The Ulster Gazette reports that he is the only doctor from Northern Ireland to set off on the mission.

Dr Reaney has provided help in several disaster zones including the Philippines.

The Presbyterian Church in Ireland, which works in partnership with United Mission to Nepal (UMN), has said two of its missionaries from Northern Ireland are safe.

Peter and Valerie Lockwood from First Bangor Presbyterian Church were with their three children at an annual expatriate retreat in Pokhara, to the east of Kathmandu, and travelled back to the Nepali capital on Sunday.

Image copyright The Presbyterian Church in Ireland,
Image caption Peter and Valerie Lockwood returned to work in Nepal in the summer of 2012 and are based in Kathmandu, the capital city

"The situation in Kathmandu is under control but there is still widespread fear that another massive earthquake will strike, Peter said.

"The majority of people are sleeping outside under makeshift tents and tarpaulin but the community spirit is good and people are looking out for each other.
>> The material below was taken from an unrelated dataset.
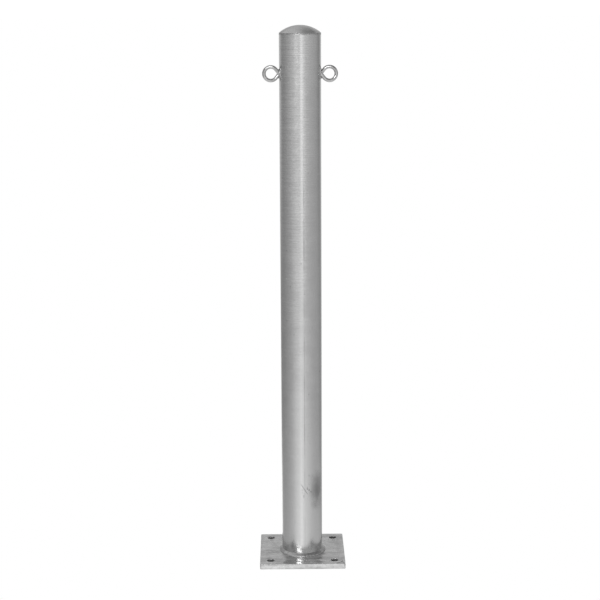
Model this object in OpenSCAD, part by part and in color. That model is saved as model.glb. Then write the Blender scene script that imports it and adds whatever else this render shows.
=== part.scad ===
// Bolt-down post bollard with two chain eyes.
//
// A round steel tube stands on a square base plate and is closed by a dished cap. A bent-bar eye
// on each side takes the chain. The pieces are cut and bent first, welded together, and then
// hot-dip galvanised as one, so every joint is a weld and nothing moves.
//
// Frame: millimetres, +Z up, origin on the ground under the middle of the post, eyes along X.

/* [Post tube] */
// Height of the whole bollard above the ground
post_h = 1000; // [600:10:1200]
// Outside diameter of the tube
tube_d = 76.1; // [60.3:0.1:88.9]
// Wall thickness of the tube
tube_wall = 2.9; // [2.3:0.1:4]

/* [Base plate] */
// Side of the square plate
plate_w = 160; // [150:5:200]
// Thickness of the plate
plate_t = 10; // [8:1:15]
// Radius of the plate's corners
plate_corner_r = 3; // [1:0.5:8]
// Distance between neighbouring anchor holes
bolt_spacing = 120; // [115:5:130]
// Diameter of each anchor hole
bolt_hole_d = 14; // [12:1:16]
// Diameter of the hole under the tube, which lets the zinc bath in and out
drain_hole_d = 30; // [20:1:40]

/* [Dished cap] */
// Height of the cap from the end of the tube to its crown
cap_h = 15.5; // [12:0.5:20]
// Height of the straight rim under the dished part
cap_rim_h = 1.5; // [1:0.5:3]
// Thickness of the pressed sheet
cap_wall = 3; // [2:0.5:4]

/* [Chain eyes] */
// Diameter of the round bar that each eye is bent from
eye_bar_d = 6.5; // [5:0.5:8]
// Inside diameter of each loop
eye_inner_d = 18; // [16:1:24]
// Distance of the eyes below the top of the bollard
eye_drop = 86.5; // [60:0.5:150]
// Slope of the two crossing legs from the horizontal, in degrees
eye_leg_slope = 51.5; // [46:0.5:54]
// How far under the tube's surface the centrelines of the legs would cross
eye_cross_depth = 0.8; // [0.5:0.1:2]

/* [Welds] */
// Width of the base fillet weld along the plate
base_weld_w = 7; // [5:0.5:8]
// Height of the base fillet weld up the tube
base_weld_h = 5; // [4:0.5:7]
// Radius of the bulge across the face of the base fillet weld
base_weld_bulge_r = 9; // [8:0.5:14]
// Radius of the spot weld in the crotch above and below each pair of eye legs
eye_weld_r = 1.6; // [1.4:0.1:2]

/* [Hidden] */

$fn = 96;
zinc = [0.66, 0.67, 0.68];
zinc_plate = [0.60, 0.61, 0.62];
zinc_weld = [0.55, 0.56, 0.57];

// Post and cap
tube_r = tube_d / 2;
tube_inner_r = tube_r - tube_wall;
seam_z = post_h - cap_h;                       // end of the tube, where the cap sits
cap_rise = cap_h - cap_rim_h;                  // height of the dished part alone
cap_sphere_r = (pow(tube_r, 2) + pow(cap_rise, 2)) / (2 * cap_rise);
cap_centre_z = post_h - cap_sphere_r;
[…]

Outside of Kathmandu in the rural areas the situation is sketchy and information is slowly filtering in.

"A state of emergency has been declared in 35 out of the 75 districts in Nepal."

Stephen and Laura Coulter from Kirkpatrick Memorial Presbyterian Church in east Belfast are also confirmed to be safe and well.

Image copyright The Presbyterian Church in Ireland,
Image caption Laura and Stephen Coulter are serving overseas with United Mission to Nepal (UMN)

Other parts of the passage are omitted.